Repeat exactly the lines from the one containing "hide_parts(node)" through the one containing "floor.data.materials.append(floor_paint)", both lines included, please, without any other lines.
★ ★ ★ ★ ★
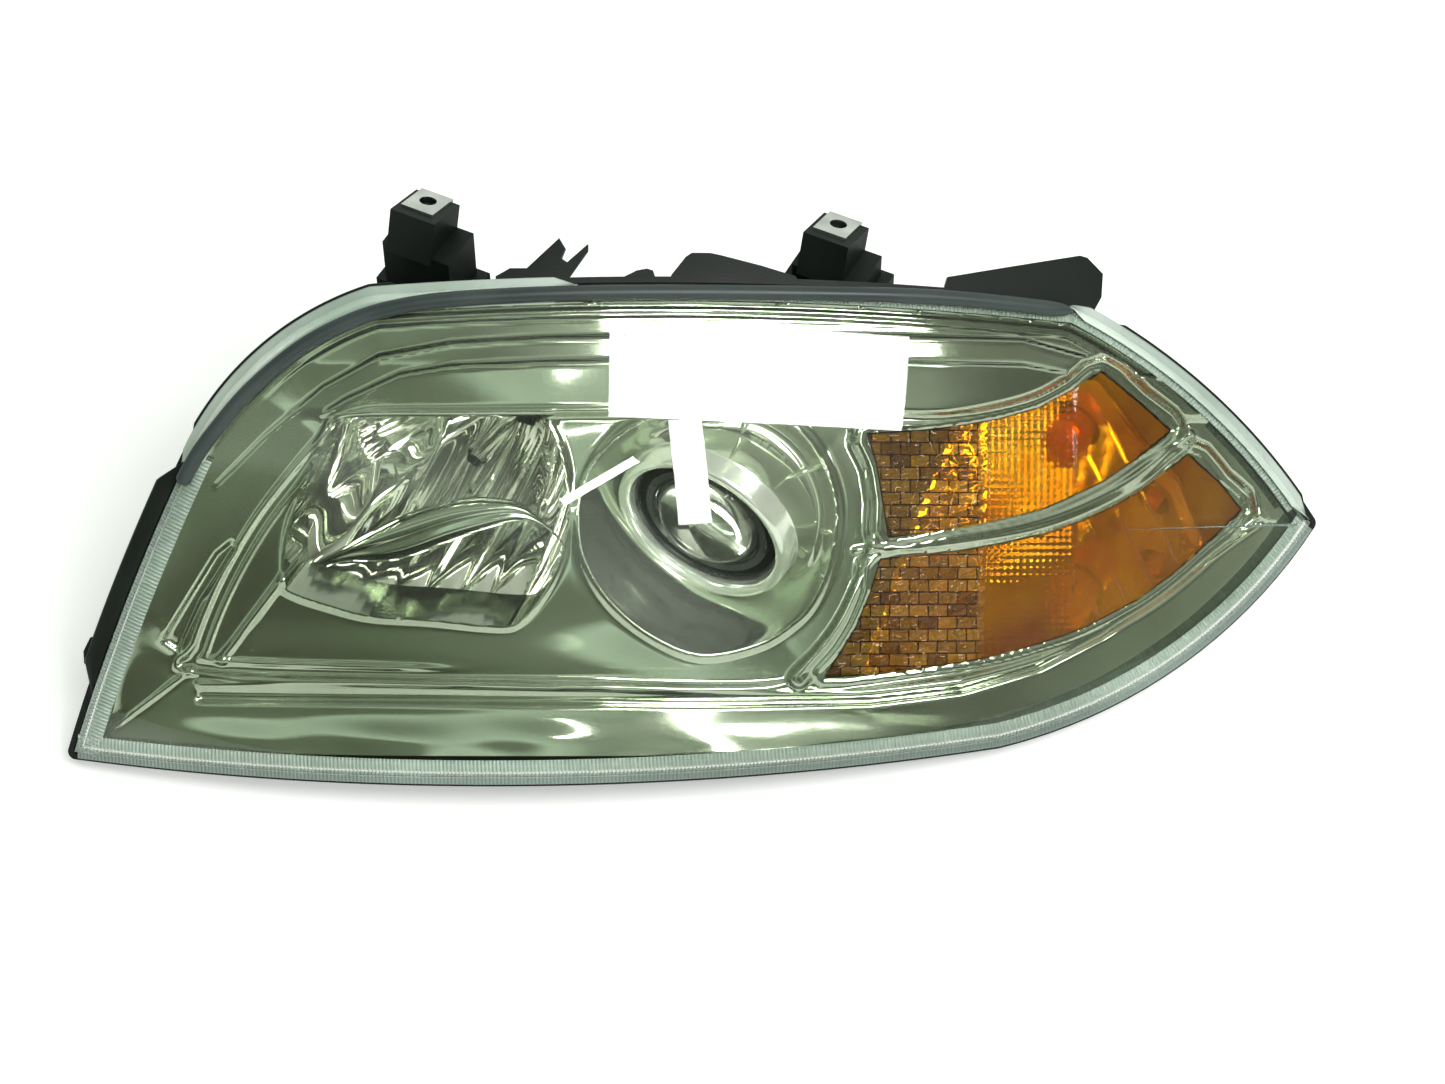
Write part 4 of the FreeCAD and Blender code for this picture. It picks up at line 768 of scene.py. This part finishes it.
# the rim reaches behind the pocket's edge (its outline runs the other way round, so this is outwards)
pocket_wide = inset(smooth_line(HIGH_POCKET, 8, closed=True), POCKET_REACH)
pocket_middle = np.array([-145.0, 8.0])
turns = np.linspace(0, 2 * math.pi, MIRROR_AROUND, endpoint=False)
mirror_rim = outline_towards(pocket_wide, pocket_middle, turns)
mirror_rim = lens_spots(*mirror_rim.T, MIRROR_RIM_DEPTH)
apex = np.array([HIGH_X, MIRROR_APEX, HIGH_Z])
rings = []
for step in range(MIRROR_RINGS):
    share = BULB_HOLE + (1 - BULB_HOLE) * step / (MIRROR_RINGS - 1)
    spots = apex + (mirror_rim - apex) * np.array([share, share ** 1.9, share])
    column = (spots[:, 0] - HIGH_X) / FLUTE + 0.35 * np.sin((spots[:, 2] - HIGH_Z) / 0.02)
    swell = 1 - (2 * (column - np.floor(column)) - 1) ** 2
    tilt = np.sin(np.floor(column) * 2.4) * (column - np.floor(column) - 0.5)
    inwards = np.array([HIGH_X, MIRROR_APEX - 0.09, HIGH_Z + 0.02]) - spots
    inwards /= np.linalg.norm(inwards, axis=1)[:, None]
    fade = min(1.0, (MIRROR_RINGS - 1 - step) / 5)
    rings.append(spots + inwards * (FLUTE_SWELL * swell + FLUTE_TILT * tilt)[:, None] * fade)
fluted_reflector = new_piece("fluted_reflector", rings)
mirror = mottled("bright_mirror", (0.93, 0.95, 0.88), (0.88, 0.91, 0.83), patches=14.0,
                 specks=(500.0, 0.1), roughness=(0.03, 0.03), Metallic=0.97)
fluted_reflector.data.materials.append(mirror)
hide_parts("high_beam_reflector")
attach(fluted_reflector, "aim_unit")

# --------------------------------------
# High-beam visor: a leaf-shaped cover that hides the bulb from the front. It is pressed from plated
# sheet and clipped to the reflector at its ends.
# --------------------------------------
LEAF_HIGH = [(-222, -20), (-208, -11), (-191, -2), (-158, 13), (-124, 22), (-102, 21), (-88, 11),
             (-78, -2)]
LEAF_LOW = [(-222, -21), (-208, -16), (-191, -10), (-168, -9), (-140, 2), (-108, 10), (-93, 8),
            (-78, -3)]
LEAF_AROUND, LEAF_DEPTH, LEAF_SWELL, LEAF_FOLD = 28, 56.0, 7.0, 2.2
section = np.linspace(0, 2 * math.pi, LEAF_AROUND, endpoint=False)
fold = LEAF_FOLD * ridge(np.cos(section) + 0.15, 0.16) * (np.sin(section) > 0)
rings = []
for high, low in zip(smooth_line(LEAF_HIGH, 10), smooth_line(LEAF_LOW, 10)):
    half = max(0.3, (high[1] - low[1]) / 2)
    middle_spot = (high + low) / 2
    depth = LEAF_DEPTH - LEAF_SWELL * math.sqrt(half / 9.0) * np.sin(section) + fold
    rings.append(lens_spots(middle_spot[0], middle_spot[1] + half * np.cos(section), depth))
visor_leaf = new_piece("visor_leaf", rings)
visor_leaf.data.materials.append(chrome)
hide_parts("high_beam_visor")
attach(visor_leaf, "aim_unit")

# --------------------------------------
# Amber windows: two moulded panes: pillow optics inboard, with painted glints and shade in bright
# and dark bricks, fine beads in the middle and long prisms at the tip, over a plated box reflector.
# --------------------------------------
amber = mottled("amber_plastic", (1.0, 0.38, 0.002), (0.6, 0.14, 0.0004), patches=22.0,
                specks=(900.0, 0.2), roughness=(0.04, 0.08), IOR=1.5, Transmission_Weight=0.9,
                Specular_IOR_Level=0.25)
# the inboard part has bright and dark bricks instead, painted glints and shade, with their joints
# painted as shade between the pillows, laid out across and up the lens, in metres
GLINT_AND_SHADE_BRICKS = {"Color1": (1.0, 0.46, 0.005, 1), "Color2": (0.2, 0.04, 0.0003, 1),
               "Mortar": (0.1, 0.018, 0.0003, 1), "Scale": 1.0, "Mortar Size": 0.0005,
               "Mortar Smooth": 0.4, "Bias": -0.15, "Brick Width": 0.0098, "Row Height": 0.0062}
GLINT_BRICKS_END = (0.127, 0.133)
tree = amber.node_tree
place, turn = tree.nodes.new("ShaderNodeTexCoord"), tree.nodes.new("ShaderNodeMapping")
turn.inputs["Rotation"].default_value = Matrix(FACE_BASIS.tolist()).to_euler()
turn.inputs["Location"].default_value = -(FACE_BASIS @ LENS_MIDDLE)
# the bricks: painted glints and shade, bright and dark amber with darker joints
painted_glint_bricks = tree.nodes.new("ShaderNodeTexBrick")
painted_glint_bricks.offset, painted_glint_bricks.squash = 0.5, 1.0
for socket, value in GLINT_AND_SHADE_BRICKS.items():
    painted_glint_bricks.inputs[socket].default_value = value
outboard, split = tree.nodes.new("ShaderNodeMapRange"), tree.nodes.new("ShaderNodeSeparateXYZ")
outboard.inputs["From Min"].default_value, outboard.inputs["From Max"].default_value = GLINT_BRICKS_END
zones = tree.nodes.new("ShaderNodeMix")
zones.data_type = "RGBA"
shader = tree.nodes["Principled BSDF"]
tree.links.new(shader.inputs["Base Color"].links[0].from_socket, zones.inputs["B"])
wire(tree, (place, "Object", turn, "Vector"), (turn, "Vector", painted_glint_bricks, "Vector"),
     (turn, "Vector", split, "Vector"), (split, "X", outboard, "Value"),
     (outboard, "Result", zones, "Factor"), (painted_glint_bricks, "Color", zones, "A"),
     (zones, "Result", shader, "Base Color"))
let_lamps_through(amber, (0.9, 0.35, 0.02))
# sizes of the optics in millimetres: pillows, beads and prisms, and where each kind ends
PILLOW_WIDE, PILLOW_HIGH, PILLOW_RISE = 10.5, 6.6, 2.3
BEAD, BEAD_RISE, PRISM, PRISM_RISE = 3.4, 0.55, 19.0, 1.8
PILLOWS_END, BEADS_END, PANE_DEPTH, PANE_GRID, PANE_GAP = (128, 132), (176, 180), 18.3, 0.9, 0.7


def crowned(a, b):
    """A low dome over a cell whose sides run from 0 to 1."""
    return (1 - (2 * a - 1) ** 2) * (1 - (2 * b - 1) ** 2)


def pane_depth(across, up):
    """The panes' outer surface, with its three kinds of optics."""
    column = across / PILLOW_WIDE + 0.22 * np.sin(up / 7.0)
    row = (up - 0.16 * across) / PILLOW_HIGH + 0.5 * (np.floor(column) % 2)
    a, b = column - np.floor(column), row - np.floor(row)
    # each pillow leans its own way, drawn from its column and row
    seed = np.sin(np.floor(column) * 12.9898 + np.floor(row) * 78.233) * 43758.5453
    chance = np.modf(np.abs(seed))[0]
    lean = (chance - 0.5) * 4.6 * (a - 0.5) + (np.modf(chance * 7.7)[0] - 0.5) * 3.4 * (b - 0.5)
    pillows = PILLOW_RISE * crowned(a, b) + lean
    bead_column, bead_row = across / BEAD, up / BEAD
    beads = BEAD_RISE * crowned(bead_column - np.floor(bead_column), bead_row - np.floor(bead_row))
    slant = (across + 0.55 * up) / PRISM
    prisms = PRISM_RISE * (slant - np.floor(slant))
    mid, tip = ease(across, *PILLOWS_END), ease(across, *BEADS_END)
    return PANE_DEPTH - (pillows * (1 - mid) + beads * mid * (1 - tip) + prisms * tip)


for name, node, loop in (("amber_pane_high", "amber_lens_upper", AMBER_HIGH),
                         ("amber_pane_low", "amber_lens_lower", AMBER_LOW)):
    loop = np.array(loop, float)
    low_spot, high_spot = loop.min(axis=0) - 3, loop.max(axis=0) + 3
    pane_across, pane_up = np.meshgrid(np.arange(low_spot[0], high_spot[0], PANE_GRID),
                                       np.arange(low_spot[1], high_spot[1], PANE_GRID))
    pane_field = line_distance(loop, pane_across, pane_up, closed=True) + PANE_GAP
    pane = cut_sheet(name, pane_field, pane_across, pane_up, pane_depth, plain_wall, PANE_GRID)
    pane.data.materials.append(amber)
    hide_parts(node)
    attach(pane, "lamp_body")
dress(mirror, "turn_reflector")

# --------------------------------------
# Studio: a plain white floor, a room whose tones vary from side to side and from front to back, a
# softbox and two narrow lamps in front of the lens, and the camera square to it.
# --------------------------------------
scene = bpy.context.scene
middle = Vector(LENS_MIDDLE)
FLOOR_SIZE, FLOOR_GLOW, LAMP_BACK, CAMERA_BACK, CAMERA_LENS = 30.0, 0.4, 2.0, 1.6547, 85.0


def straight_view(tree):
    """1 for rays from the camera, also where they have only passed through clear plastic."""
    path = tree.nodes.new("ShaderNodeLightPath")
    no_mirror, through = math_node(tree, "LESS_THAN", 0.5), math_node(tree, "MULTIPLY")
    seen = math_node(tree, "MAXIMUM")
    wire(tree, (path, "Glossy Depth", no_mirror, 0), (no_mirror, "Value", through, 0),
         (path, "Is Transmission Ray", through, 1), (path, "Is Camera Ray", seen, 0),
         (through, "Value", seen, 1))
    return seen


bpy.ops.mesh.primitive_plane_add(size=FLOOR_SIZE, location=(0, 0, -0.0005))
floor = bpy.context.active_object
floor.name = "studio_floor"
floor_paint = new_material("floor_paint", Roughness=0.9, Specular_IOR_Level=0.0,
                           Base_Color=(0.93, 0.94, 0.92, 1))
tree = floor_paint.node_tree
shader, output = tree.nodes["Principled BSDF"], tree.nodes["Material Output"]
glow, both = tree.nodes.new("ShaderNodeEmission"), tree.nodes.new("ShaderNodeAddShader")
strength = math_node(tree, "MULTIPLY", FLOOR_GLOW)
wire(tree, (straight_view(tree), "Value", strength, 0), (strength, "Value", glow, "Strength"),
     (shader, "BSDF", both, 0), (glow, "Emission", both, 1), (both, "Shader", output, "Surface"))
floor.data.materials.append(floor_paint)

world = bpy.data.worlds.new("studio")
scene.world = world
world.use_nodes = True
tree = world.node_tree
tree.nodes.clear()
output, mix = tree.nodes.new("ShaderNodeOutputWorld"), tree.nodes.new("ShaderNodeMixShader")
white, room = tree.nodes.new("ShaderNodeBackground"), tree.nodes.new("ShaderNodeBackground")
white.inputs["Color"].default_value = (1, 1, 1, 1)
where, split = tree.nodes.new("ShaderNodeTexCoord"), tree.nodes.new("ShaderNodeSeparateXYZ")
tones = tree.nodes.new("ShaderNodeMix")
tones.data_type, tones.blend_type = "RGBA", "MULTIPLY"
tones.inputs["Factor"].default_value = 1.0
# the room's tones from front to back (Y) and from side to side (X)
ROOM_DEEP = [(-1.0, 0.07, 0.08, 0.05), (-0.92, 0.07, 0.08, 0.05), (-0.86, 0.15, 0.19, 0.13),
             (-0.79, 0.18, 0.21, 0.15), (-0.76, 0.7, 0.84, 0.72), (-0.7, 0.54, 0.64, 0.54),
             (-0.63, 0.28, 0.35, 0.27), (-0.53, 0.14, 0.16, 0.11), (-0.45, 0.44, 0.5, 0.42),
             (-0.36, 0.44, 0.5, 0.42), (-0.28, 0.3, 0.35, 0.28), (-0.12, 0.22, 0.25, 0.19),
             (0.1, 0.28, 0.31, 0.25), (0.4, 0.7, 0.75, 0.7), (1.0, 0.8, 0.85, 0.8)]
ROOM_WIDE = [(-1.0, 0.8, 0.8, 0.8), (-0.4, 1, 1, 1), (0.58, 1, 1, 1), (0.68, 0.7, 0.7, 0.68),
             (0.76, 0.45, 0.45, 0.43), (0.9, 0.3, 0.3, 0.28), (0.98, 0.9, 0.9, 0.86),
             (1.0, 0.9, 0.9, 0.86)]
for stops, way, entry in ((ROOM_DEEP, "Y", "A"), (ROOM_WIDE, "X", "B")):
    place, ramp = tree.nodes.new("ShaderNodeMapRange"), tree.nodes.new("ShaderNodeValToRGB")
    place.inputs["From Min"].default_value, place.inputs["From Max"].default_value = -1.0, 1.0
    elements = ramp.color_ramp.elements
    elements.remove(elements[1])
    for index, (spot, *tone) in enumerate(stops):
        element = elements[0] if index == 0 else elements.new((spot + 1) / 2)
        element.position, element.color = (spot + 1) / 2, (*tone, 1)
    wire(tree, (split, way, place, "Value"), (place, "Result", ramp, "Fac"),
         (ramp, "Color", tones, entry))
wire(tree, (where, "Generated", split, "Vector"), (tones, "Result", room, "Color"),
     (straight_view(tree), "Value", mix, "Fac"), (room, "Background", mix, 1),
     (white, "Background", mix, 2), (mix, "Shader", output, "Surface"))

# each lamp: slope across and up from straight ahead, width, height, roll in degrees, and watts
LAMPS = {"softbox": (0.345, 0.194, 1.18, 0.51, 0.0, 30.0),
         "lamp_arm": (0.2, -0.077, 0.13, 0.56, 4.0, 4.2),
         "tube_lamp": (0.02, -0.103, 0.37, 0.04, 39.0, 1.2)}
for name, (across, up, wide, high, roll, power) in LAMPS.items():
    way = (OUTWARD + ACROSS * across + UPWARD * up).normalized()
    lamp = bpy.data.lights.new(name, "AREA")
    lamp.shape = "RECTANGLE"
    lamp.size, lamp.size_y, lamp.energy = wide, high, power
    lamp_object = bpy.data.objects.new(name, lamp)
    lamp_object.location = middle + way * LAMP_BACK
    side = (ACROSS - way * ACROSS.dot(way)).normalized()
    side.rotate(Quaternion(way, math.radians(roll)))
    lamp_object.rotation_euler = Matrix((side, way.cross(side), way)).transposed().to_euler()
    scene.collection.objects.link(lamp_object)

camera = bpy.data.cameras.new("camera")
camera.lens, camera.sensor_width = CAMERA_LENS, 36.0
camera_object = bpy.data.objects.new("camera", camera)
camera_object.location = middle + OUTWARD * CAMERA_BACK
camera_object.rotation_euler = Matrix((ACROSS, UPWARD, OUTWARD)).transposed().to_euler()
scene.collection.objects.link(camera_object)
scene.camera = camera_object
scene.view_settings.view_transform = "Standard"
★ ★ ★ ★ ★
### Finished answer
    hide_parts(node)
    attach(pane, "lamp_body")
dress(mirror, "turn_reflector")

# --------------------------------------
# Studio: a plain white floor, a room whose tones vary from side to side and from front to back, a
# softbox and two narrow lamps in front of the lens, and the camera square to it.
# --------------------------------------
scene = bpy.context.scene
middle = Vector(LENS_MIDDLE)
FLOOR_SIZE, FLOOR_GLOW, LAMP_BACK, CAMERA_BACK, CAMERA_LENS = 30.0, 0.4, 2.0, 1.6547, 85.0


def straight_view(tree):
    """1 for rays from the camera, also where they have only passed through clear plastic."""
    path = tree.nodes.new("ShaderNodeLightPath")
    no_mirror, through = math_node(tree, "LESS_THAN", 0.5), math_node(tree, "MULTIPLY")
    seen = math_node(tree, "MAXIMUM")
    wire(tree, (path, "Glossy Depth", no_mirror, 0), (no_mirror, "Value", through, 0),
         (path, "Is Transmission Ray", through, 1), (path, "Is Camera Ray", seen, 0),
         (through, "Value", seen, 1))
    return seen


bpy.ops.mesh.primitive_plane_add(size=FLOOR_SIZE, location=(0, 0, -0.0005))
floor = bpy.context.active_object
floor.name = "studio_floor"
floor_paint = new_material("floor_paint", Roughness=0.9, Specular_IOR_Level=0.0,
                           Base_Color=(0.93, 0.94, 0.92, 1))
tree = floor_paint.node_tree
shader, output = tree.nodes["Principled BSDF"], tree.nodes["Material Output"]
glow, both = tree.nodes.new("ShaderNodeEmission"), tree.nodes.new("ShaderNodeAddShader")
strength = math_node(tree, "MULTIPLY", FLOOR_GLOW)
wire(tree, (straight_view(tree), "Value", strength, 0), (strength, "Value", glow, "Strength"),
     (shader, "BSDF", both, 0), (glow, "Emission", both, 1), (both, "Shader", output, "Surface"))
floor.data.materials.append(floor_paint)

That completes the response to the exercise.